AIMS can pull inventory data from a warehouse management system (WMS) or enterprise resource planner (ERP) to create a differential report against its count.
“We position this as we provide a source of truth to the customer, saying, ‘Regardless of what you think is there, here's what's actually there,’” Heitlinger said.
New inventory counting capability
Nokia AIMS recently launched an inventory counting capability. Unlike inferred case counting, the feature requires knowledge of how boxes are stacked on pallets and a sequence of images taken from multiple angles to count how many boxes have been removed.
“It’s the holy grail of cycle counting. We’re putting the ‘count’ in inventory counting,” Heitlinger said. “Not only can we tell you if the product is in the right place or the wrong place, but here’s how many of that item there are in that location.”
After recently testing with one customer, the inventory counting feature is now in production and available to all AIMS customers.
“We estimate about a 95% accuracy,” Heitlinger said. “Combined with empty bin detection, plus their product locations, and the very quick and efficient way that we can cycle count - the value and the ROI to customers is really huge.”
Calculating items within cases a future goal
While drones can’t count items within cases, Heitlinger said autonomous counting allows warehouse operators to assign human counters to picking locations with open, partial cases that can’t be counted autonomously rather than the whole warehouse, which can improve labor productivity. “Usually those open cartons are down lower on the racking,” he added. “It’s much easier and quicker for them to get to those locations.”

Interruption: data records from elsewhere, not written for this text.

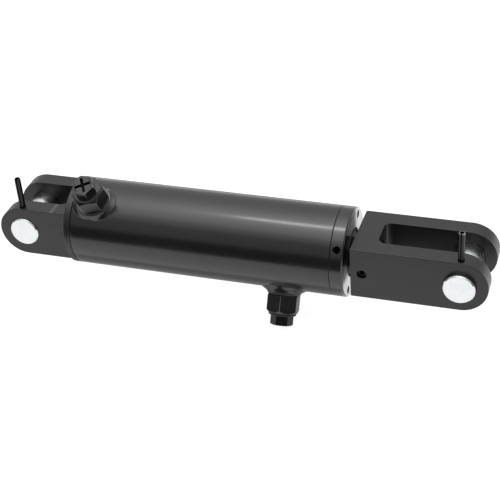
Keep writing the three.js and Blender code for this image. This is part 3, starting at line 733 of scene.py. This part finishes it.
# positions are the sine of the elevation
stops(ramp, [(0.0, 0.03), (0.18, 0.05), (0.30, 0.16), (0.60, 0.17), (0.75, 0.36), (0.88, 0.72), (0.96, 1.0)])
stops(back_ramp, [(0.0, 0.20), (0.35, 0.22), (0.60, 0.30), (0.75, 0.42), (0.85, 0.58), (0.94, 0.90), (1.0, 1.0)])
wt.links.new(w_xyz.outputs["Z"], ramp.inputs[0])
wt.links.new(w_xyz.outputs["Z"], back_ramp.inputs[0])
side = wnode("ShaderNodeMapRange", interpolation_type="SMOOTHSTEP")
side.inputs["From Min"].default_value, side.inputs["From Max"].default_value = -0.25, 0.25
wt.links.new(w_xyz.outputs["Y"], side.inputs["Value"])
w_mix = wnode("ShaderNodeMix", data_type="RGBA")
wt.links.new(side.outputs["Result"], w_mix.inputs["Factor"])
wt.links.new(ramp.outputs["Color"], w_mix.inputs[6])
wt.links.new(back_ramp.outputs["Color"], w_mix.inputs[7])
wt.links.new(w_mix.outputs[2], w_bg.inputs["Color"])
w_bg.inputs["Strength"].default_value = 3.0
wt.links.new(w_bg.outputs[0], w_out.inputs[0])


def area(name, location, target, size_x, size_y, power):
    data = bpy.data.lights.new(name, "AREA")
    data.shape, data.size, data.size_y, data.energy = "RECTANGLE", size_x, size_y, power
    ob = bpy.data.objects.new(name, data)
    SCENE.collection.objects.link(ob)
    ob.location = location
    ob.rotation_mode = "QUATERNION"
    ob.rotation_quaternion = (Vector(target) - Vector(location)).to_track_quat("-Z", "Y")
    return ob


area("strip", (0.06, -0.015, 1.0), (0.06, -0.015, 0), 0.34, 0.10, 1.1)

az, el, roll, dist, focal = rad(20.571), rad(34.574), rad(-4.839), 1.0566, 1305.67
right = Vector((math.cos(az), math.sin(az), 0))
up = Vector((-math.sin(az) * math.sin(el), math.cos(az) * math.sin(el), math.cos(el)))
back = Vector((math.sin(az) * math.cos(el), -math.cos(az) * math.cos(el), math.sin(el)))
cam_x = math.cos(roll) * right + math.sin(roll) * up
cam_y = -math.sin(roll) * right + math.cos(roll) * up
place = Vector((0.18689, 0, -0.010745)) + back * dist
cam = bpy.data.objects.new("camera", bpy.data.cameras.new("camera"))
SCENE.collection.objects.link(cam)
cam.matrix_world = Matrix(((cam_x.x, cam_y.x, back.x, place.x), (cam_x.y, cam_y.y, back.y, place.y), (cam_x.z, cam_y.z, back.z, place.z), (0, 0, 0, 1)))
cam.data.sensor_width = 36
cam.data.lens = 36 * focal / 500
SCENE.camera = cam
SCENE.view_settings.view_transform = "Standard"
SCENE.view_settings.look = "None"
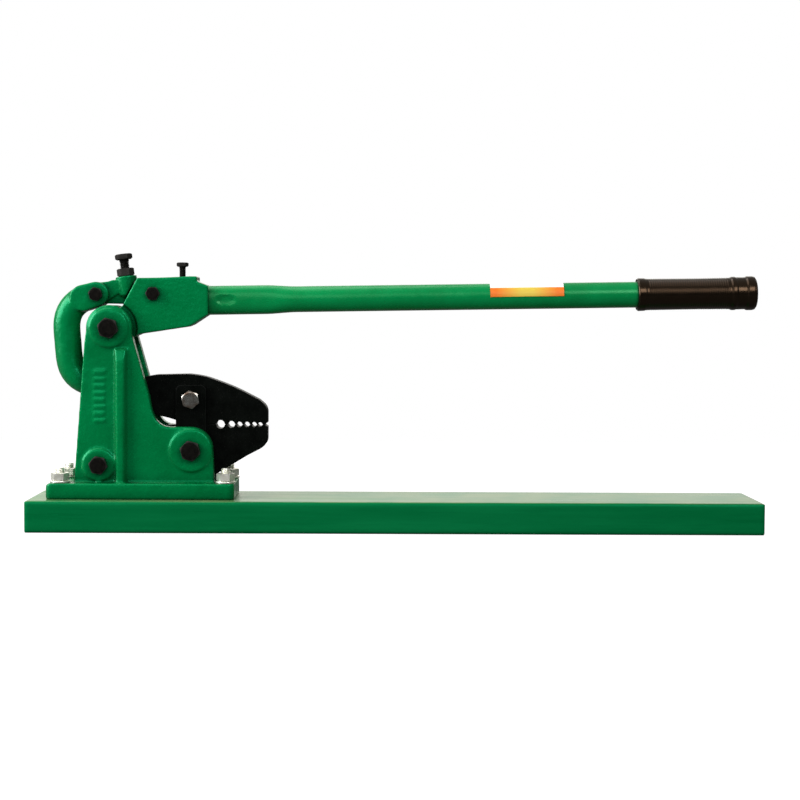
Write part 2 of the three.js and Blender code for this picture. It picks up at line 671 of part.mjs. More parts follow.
const addHookLink = (parent) => {
  const fork = prism(barShape(A, [-326, 240.5], 13, 13.7), -LINK_FORK_HALF, LINK_FORK_HALF);
  const eye = prism(barShape(P, [-303, 146], 15, 13), -TONGUE_HALF, TONGUE_HALF);
  const mouth = union([
    crossCylinder(A, LEVER_EYE.r + 1, -LEVER_EYE.half - GAP, LEVER_EYE.half + GAP, FINE),
    block(A[0], A[0] + OPEN, -LEVER_EYE.half - GAP, LEVER_EYE.half + GAP, A[1] - OPEN, A[1] + OPEN),
  ]);
  const cuts = [
    mouth,
    crossCylinder(A, M8.r + GAP, -DRILL, DRILL),
    crossCylinder(P, LINK_EYE_R, -DRILL, DRILL),
  ];
  meshOf('hook_link', cut(union([hookBar(), fork, eye]), cuts), GREEN, parent);
};

// ---------------------------------------------------------------- the whole tool

const tool = new THREE.Group();

addBoard(tool);
addBoardBolts(tool);
addCastings(tool);
addLowerJaw(tool);
addJawPlates(tool);
addUpperJaw(tool);
addHandleHead(tool);
addAdjustingLever(tool);
addScrews(tool);
addTube(tool);
addGrip(tool);
addLabel(tool);
addHookLink(tool);

addBush(tool, 'handle_pivot_bush', C, PIVOT_BUSH_R, M12.r + GAP, CHEEK.inner - GAP);
addBush(tool, 'jaw_pivot_bush', F, JAW_BUSH_R, M10.r + GAP, PLATE.inner - GAP);

addThroughBolt(tool, { name: 'handle_pivot_bolt', at: C, size: M12, seat: CHEEK.boss, turn: 0.26 });
addThroughBolt(tool, { name: 'lower_jaw_bolt', at: E, size: M12, seat: CHEEK.boss, turn: 0.26 });
addThroughBolt(tool, { name: 'rear_tie_bolt', at: D, size: M10, seat: CHEEK.boss, turn: 0.17 });
addThroughBolt(tool, {
  name: 'jaw_pivot_bolt', at: F, size: M10, seat: PLATE.outer, material: BRIGHT, turn: 0.35,
});
addThroughBolt(tool, { name: 'lever_bolt', at: B, size: M8, seat: HEAD_HALF });
addThroughBolt(tool, { name: 'link_bolt', at: A, size: M8, seat: LINK_FORK_HALF, facets: FINE, turn: 0.26 });

export default tool;
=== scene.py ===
"""Bench swager for wire rope sleeves: its finished surfaces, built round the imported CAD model.

Lengths are metres in the model's frame: X runs along the board towards the grip, Y across it with the
operator at -Y, and Z is up. Cast, forged and machined pieces are remeshed from their CAD solids, and the
fasteners, the tube, the grip and the label are built anew on their axes.
"""

import json
import math

import bmesh
import bpy
from mathutils import Matrix, Vector, noise

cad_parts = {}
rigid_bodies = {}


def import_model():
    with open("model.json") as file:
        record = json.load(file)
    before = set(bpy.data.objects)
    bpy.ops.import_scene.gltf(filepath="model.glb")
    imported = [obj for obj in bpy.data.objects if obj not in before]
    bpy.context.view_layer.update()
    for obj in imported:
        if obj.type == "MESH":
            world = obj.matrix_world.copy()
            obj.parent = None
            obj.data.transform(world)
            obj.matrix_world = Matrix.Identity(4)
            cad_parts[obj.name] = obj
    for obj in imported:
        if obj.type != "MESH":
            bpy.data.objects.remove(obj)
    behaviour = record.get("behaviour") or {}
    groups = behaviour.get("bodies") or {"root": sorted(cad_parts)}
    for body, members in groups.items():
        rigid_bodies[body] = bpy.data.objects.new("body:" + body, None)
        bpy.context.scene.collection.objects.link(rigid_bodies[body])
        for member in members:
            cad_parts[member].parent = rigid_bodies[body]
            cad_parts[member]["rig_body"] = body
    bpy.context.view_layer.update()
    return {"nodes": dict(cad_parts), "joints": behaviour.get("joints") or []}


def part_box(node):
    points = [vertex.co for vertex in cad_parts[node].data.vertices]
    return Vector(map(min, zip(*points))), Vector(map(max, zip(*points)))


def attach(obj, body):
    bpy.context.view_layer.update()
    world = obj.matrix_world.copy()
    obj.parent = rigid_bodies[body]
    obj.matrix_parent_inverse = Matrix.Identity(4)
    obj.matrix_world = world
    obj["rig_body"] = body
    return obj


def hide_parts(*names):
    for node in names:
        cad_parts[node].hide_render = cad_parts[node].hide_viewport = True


MM = 0.001
X, Y, Z = Vector((1, 0, 0)), Vector((0, 1, 0)), Vector((0, 0, 1))

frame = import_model()
joint_named = {joint["name"]: joint for joint in frame["joints"]}


# ---------------------------------------------------------------- places read from the CAD model


def middle(node):
    low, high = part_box(node)
    return (low + high) / 2


def points_of(node):
    return [vertex.co for vertex in frame["nodes"][node].data.vertices]


def span(node, origin, axis):
    """How far the node reaches along an axis, as its lowest and highest distance from the origin."""
    reach = [(point - origin).dot(axis) for point in points_of(node)]
    return min(reach), max(reach)


def corner(node, origin, axis):
    """The direction from the axis to the node's farthest corner."""
    across = [(point - origin) - axis * (point - origin).dot(axis) for point in points_of(node)]
    return max(across, key=lambda offset: offset.length).normalized()


# ---------------------------------------------------------------- meshes and pieces


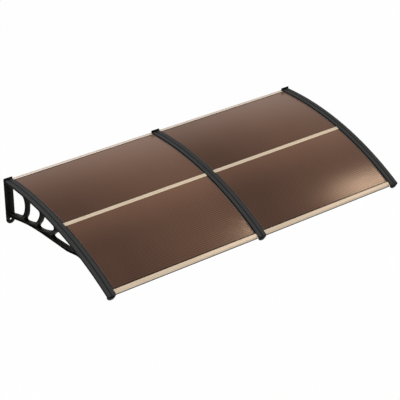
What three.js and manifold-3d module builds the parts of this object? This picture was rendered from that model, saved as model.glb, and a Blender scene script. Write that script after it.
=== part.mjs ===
// A polycarbonate patio awning for a wall: three moulded brackets carry two bays of arched twin-wall sheet.
// Millimetres, +Z up. The wall is the plane y = 0 and the awning reaches out along -Y.
// The origin is on the back of the middle bracket's wall plate, level with the sheets' top at the wall.

import * as THREE from 'three';
import { mergeVertices } from 'three/addons/utils/BufferGeometryUtils.js';
import Module from 'manifold-3d';

const wasm = await Module();
wasm.setup();

// The arch and its bays
const BRACKET_SPACING = 970;
const ARCH_RADIUS = 1770;
const CREST_FROM_WALL = 52;
const ARCH_LENGTH = 1015;
const ARCH_STEP = 48;
const GAP = 0.3;

// Twin-wall sheets
const SHEET_THICKNESS = 5;
const SHEET_SKIN = 0.7;
const SHEET_RIB = 0.7;
const FLUTE_PITCH = 11.8;
const SHEET_SIDE_GAP = 0.8;
const SHEET_EDGE_GAP = 0.5;

// Cover strips
const STRIP_WIDTH = 51.4;
const STRIP_RISE = 5.8;
const STRIP_WALL = 2.2;
const STRIP_EDGE_RADIUS = 1.8;
const STRIP_GROOVE_WIDTH = 9;
const STRIP_GROOVE_DEPTH = 0.9;

// Seals along the strips
const SEAL_LIP = 1.2;
const SEAL_TUCK = 5.5;
const SEAL_REACH = 8.8;
const SEAL_BEAD_WIDTH = 4.4;
const SEAL_BEAD_RISE = 1.1;

// Bracket: wall plate
const PLATE_WIDTH = 53.8;
const PLATE_THICKNESS = 5;
const PLATE_RISE = 16.4;
const PLATE_CORNER = 2.5;
const UPPER_HOLE_DROP = 58;
const LOWER_HOLE_DROP = 232;
const UPPER_HOLE_DIAMETER = 7;
const LOWER_HOLE_DIAMETER = 11;
const HOLE_RING_WIDTH = 5;
const HOLE_RING_RISE = 4.5;
const HOLE_NOTCH_CLEARANCE = 3;

// Bracket: rail, arm and struts
const MOULDING_WIDTH = 28;
const WEB_THICKNESS = 8;
const RIM_THICKNESS = 3.5;
const UPRIGHT_DEPTH = 12;
const RAIL_DEPTH = 18;
const FLANGE_WIDTH = 44;
const FLANGE_THICKNESS = 3.5;
const SPINE_WIDTH = 9;
const SPINE_RISE = 0.7;
const ARM_REACH = 735;
const ARM_THICKNESS = 15;
const ARM_ABOVE_LOWER_HOLE = 17;

// Bracket: nose
const NOSE_LENGTH = 14;
const NOSE_DEPTH = 22;
const NOSE_SIDE_DEPTH = 7;
const NOSE_TIP_LENGTH = 8;
const NOSE_TIP_RISE = 3;
const NOSE_BULGE = 8;
const NOSE_CORNER = 3;

// Aluminium profiles
const PROFILE_WALL = 1.4;
const PROFILE_RIB_WIDTH = 6;
const PROFILE_RIB_RISE = 0.7;
const REAR_PROFILE_WIDTH = 14.5;
const REAR_PROFILE_FROM_WALL = 0.5;
const REAR_PROFILE_UPSTAND = 4;
const MIDDLE_PROFILE_WIDTH = 23.4;
const MIDDLE_PROFILE_FROM_WALL = 509;
const FRONT_PROFILE_WIDTH = 18;
const FRONT_PROFILE_LEG = 14;
const FRONT_PROFILE_DROP = 17;
const FRONT_PROFILE_LIP = 3.5;
const FRONT_PROFILE_SETBACK = 22;

// Screws that draw each strip down onto its bracket
const SCREW_DIAMETER = 3.8;
const SCREW_HEAD_DIAMETER = 7.4;
const SCREW_HEAD_HEIGHT = 2.6;
const SCREW_HEAD_RECESS = 6;
const SCREW_TIP_COVER = 2.2;
const SCREW_SIDES = 8;
const SCREW_PLACES = [0.115, 0.36, 0.555, 0.8, 1.12];

// Levels above the sheets' top surface
const sheetUnder = -SHEET_THICKNESS;
const flangeTop = sheetUnder - GAP;
const flangeUnder = flangeTop - FLANGE_THICKNESS;
const railUnder = -RAIL_DEPTH;
const sealTop = GAP + SEAL_LIP;
const skirtUnder = sealTop + GAP;
const keelUnder = SPINE_RISE + GAP;
const stripCeiling = STRIP_RISE - STRIP_WALL;
const profileTop = GAP + PROFILE_WALL;
const profileUnder = flangeTop - PROFILE_WALL;
const headSeat = railUnder + SCREW_HEAD_RECESS;
const screwTip = STRIP_RISE - STRIP_GROOVE_DEPTH - SCREW_TIP_COVER;

// Places along the arch, measured from the wall on the sheets' top surface
const sheetRear = PLATE_THICKNESS + GAP;
const rearProfileFront = REAR_PROFILE_FROM_WALL + REAR_PROFILE_WIDTH;
const middleProfileRear = MIDDLE_PROFILE_FROM_WALL - MIDDLE_PROFILE_WIDTH / 2;
const middleProfileFront = MIDDLE_PROFILE_FROM_WALL + MIDDLE_PROFILE_WIDTH / 2;
const frontFace = ARCH_LENGTH - FRONT_PROFILE_SETBACK;
const frontProfileRear = frontFace - FRONT_PROFILE_WIDTH;
const sheetFront = frontFace - PROFILE_WALL - SHEET_EDGE_GAP;
const noseRear = ARCH_LENGTH - NOSE_LENGTH;
const noseTipRear = ARCH_LENGTH - NOSE_TIP_LENGTH;
const stripRear = PLATE_THICKNESS + GAP;
const stripFront = noseTipRear - GAP;

// Distances across from a bracket's middle
const stripSide = STRIP_WIDTH / 2;
const profileEnd = stripSide + GAP;
const rearProfileEnd = Math.max(stripSide, PLATE_WIDTH / 2) + GAP;
const sheetSide = SPINE_WIDTH / 2 + SHEET_SIDE_GAP;

const wallAngle = -Math.asin(CREST_FROM_WALL / ARCH_RADIUS);
const archCentreZ = -ARCH_RADIUS * Math.cos(wallAngle);
const frontAngle = wallAngle + frontFace / ARCH_RADIUS;

const material = {
  moulding: { color: 0x1c1c1b, roughness: 0.5, metalness: 0 },
  strip: { color: 0x3b3b39, roughness: 0.55, metalness: 0 },
  sheet: { color: 0x5b4033, roughness: 0.2, metalness: 0 },
  aluminium: { color: 0xd6bd9c, roughness: 0.35, metalness: 0.8 },
  seal: { color: 0x6e5f58, roughness: 0.5, metalness: 0 },
  screw: { color: 0x9a9a98, roughness: 0.35, metalness: 1 },
};

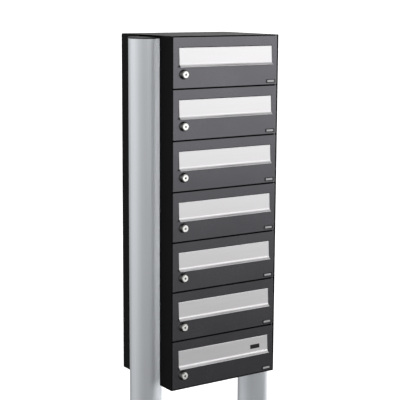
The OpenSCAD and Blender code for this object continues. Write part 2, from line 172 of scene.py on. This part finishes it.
# %% Soft walls
def soft_wall(bearing, elevation, sharpness):
    """Light from one side of the room; a bearing of 0 is in front of the doors, 90 right."""
    turned, raised = math.radians(bearing), math.radians(elevation)
    flat = math.cos(raised)
    aim = (math.sin(turned) * flat, -math.cos(turned) * flat, math.sin(raised))
    product = {"operation": "DOT_PRODUCT"}
    facing = room.node("VectorMath", product, {0: outlook, 1: aim}, out="Value")
    return room.math("POWER", room.math("MAXIMUM", facing, 0.0), sharpness)


def above_floor(low, high):
    """Fades a wall out where it comes down to the dark floor."""
    height = room.node("SeparateXYZ", None, {0: outlook}, out="Z")
    span = {"Value": height, "From Min": low, "From Max": high}
    return room.node("MapRange", {"interpolation_type": "SMOOTHSTEP"}, span)


print("walls are placed by bearing and elevation")

# %% The walls that the unit reflects
left_walls = (
    0.50 * soft_wall(-160.0, 10.0, 5.0)
    + 0.80 * soft_wall(-125.0, 10.0, 5.0)
    + 0.65 * soft_wall(-90.0, 10.0, 5.0)
    + 0.40 * soft_wall(-55.0, 10.0, 5.0)
    + 0.55 * soft_wall(-15.0, 10.0, 5.0)
)
right_walls = (
    1.15 * soft_wall(30.0, 12.0, 6.0)
    + 0.25 * soft_wall(60.0, 12.0, 6.0)
    + 1.60 * soft_wall(85.0, 12.0, 6.0)
)
back_wall = 2.45 * soft_wall(115.0, 10.0, 5.0)
walls = left_walls + right_walls * above_floor(-0.45, 0.05) + back_wall
brightness = walls * (1.0 - seen) + seen
room_tree.links.new(brightness.output, backdrop.inputs["Strength"])
print("the room takes", len(room_tree.nodes), "nodes")


# %% Soft boxes
def soft_box(name, place, aim, size, power):
    """A rectangular studio light that points at a place on the unit."""
    light = bpy.data.lights.new(name, "AREA")
    light.shape = "RECTANGLE"
    light.size, light.size_y = size
    light.energy = power
    lamp = bpy.data.objects.new(name, light)
    scene.collection.objects.link(lamp)
    lamp.location = place
    lamp.rotation_euler = (Vector(aim) - Vector(place)).to_track_quat("-Z", "Y").to_euler()
    lamp.visible_camera = False
    return lamp


front = soft_box("front", (1.5, -2.4, 1.5), (0.0, -0.14, 1.4), (1.6, 1.4), 2.4)
print("soft box:", front.name)

# %% [markdown]
# ## Floor
# The posts stand on a plain pale floor that runs out of sight. It is lit from within, as a
# light table is, so that it stays one even white and no shadow falls on it. The unit
# doesn't see it: real sweeps are pulled back until they no longer shine into dark paint.
# A curved sweep would need a bend that hides its end. A plane this large needs none.

# %% Floor
FLOOR_SIDE = 1200.0
PAPER_WHITE = (0.90, 0.90, 0.90, 1.0)
PAPER_GLOW = 0.80
floor_mesh = bpy.data.meshes.new("floor")
floor_shape = bmesh.new()
bmesh.ops.create_grid(floor_shape, x_segments=2, y_segments=2, size=FLOOR_SIDE / 2)
floor_shape.to_mesh(floor_mesh)
floor_shape.free()
floor = bpy.data.objects.new("floor", floor_mesh)
scene.collection.objects.link(floor)
floor.visible_glossy = False
floor.visible_diffuse = False
floor_paper = bpy.data.materials.new("floor_paper")
floor_paper.use_nodes = True
paper = floor_paper.node_tree.nodes["Principled BSDF"]
paper.inputs["Base Color"].default_value = PAPER_WHITE
paper.inputs["Roughness"].default_value = 0.9
paper.inputs["Specular IOR Level"].default_value = 0.0
paper.inputs["Emission Color"].default_value = (1.0, 1.0, 1.0, 1.0)
paper.inputs["Emission Strength"].default_value = PAPER_GLOW
floor_paper.cycles.emission_sampling = "NONE"
floor_mesh.materials.append(floor_paper)
print("floor", FLOOR_SIDE, "m square")

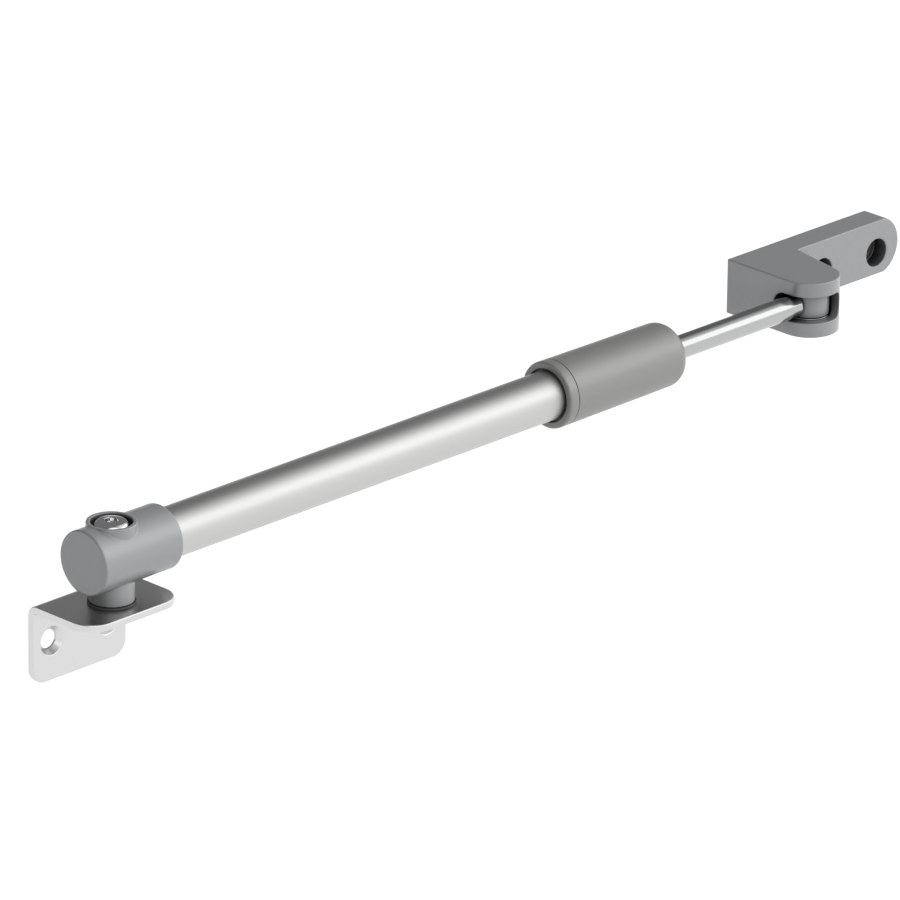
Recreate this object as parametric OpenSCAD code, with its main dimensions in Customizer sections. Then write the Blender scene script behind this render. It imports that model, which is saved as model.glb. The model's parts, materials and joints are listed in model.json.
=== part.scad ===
// Telescopic window stay: a wall bracket with an upright pin, an aluminium tube with a steel rod
// that slides and turns in it, a twist grip that clamps the rod, and a forked sash bracket.
// The origin is midway between the wall bracket's screw holes, on its back face.
// X runs along the stay, Y goes into the frame that the bracket is screwed to, Z is up.

/* [Stay as shown] */
// Distance between the two upright pins
pin_to_pin = 308; // [290:0.5:400]
// Running clearance on the radius of every turning or sliding fit
fit = 0.05; // [0.02:0.01:0.09]
// Clearance on the radius of pieces that are pressed or glued together
seat = 0.02; // [0.01:0.01:0.05]

/* [Wall bracket] */
// Thickness of the bent sheet
sheet_t = 2.4; // [1.5:0.1:3]
// Width of the bracket along the stay
bracket_w = 38.6; // [34:0.2:60]
// Inner radius of the bend
bend_r = 1.6; // [0.8:0.2:4]
// Height of the tube axis above the screw holes
axis_up = 29.5; // [28:0.5:45]
// Distance of the pin from the wall
axis_out = 16.5; // [14:0.5:30]
// Drop from the tube axis to the top of the shelf
shelf_drop = 15.8; // [14:0.1:17]
// Reach of the shelf in front of the pin
shelf_reach = 11.8; // [10:0.2:25]
// Length of the leaf below its screw holes
leaf_below = 12.9; // [9:0.1:30]
// Corner radius of the leaf
leaf_corner = 5; // [1:0.5:7]
// Corner radius of the shelf
shelf_corner = 8; // [1:0.5:9]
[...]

AIMS plans to release an update that can pull quantities within cases from WMS, allowing the software to calculate individual item counts.
Despite AIMS being a new venture, Heitlinger gave his kudos to the Nokia Bell Labs development team for their accomplishments thus far. “With a small team, we've actually built a lot of really good tech in a very short amount of time,” he said. “I’m very excited to see what that next year or two will bring.”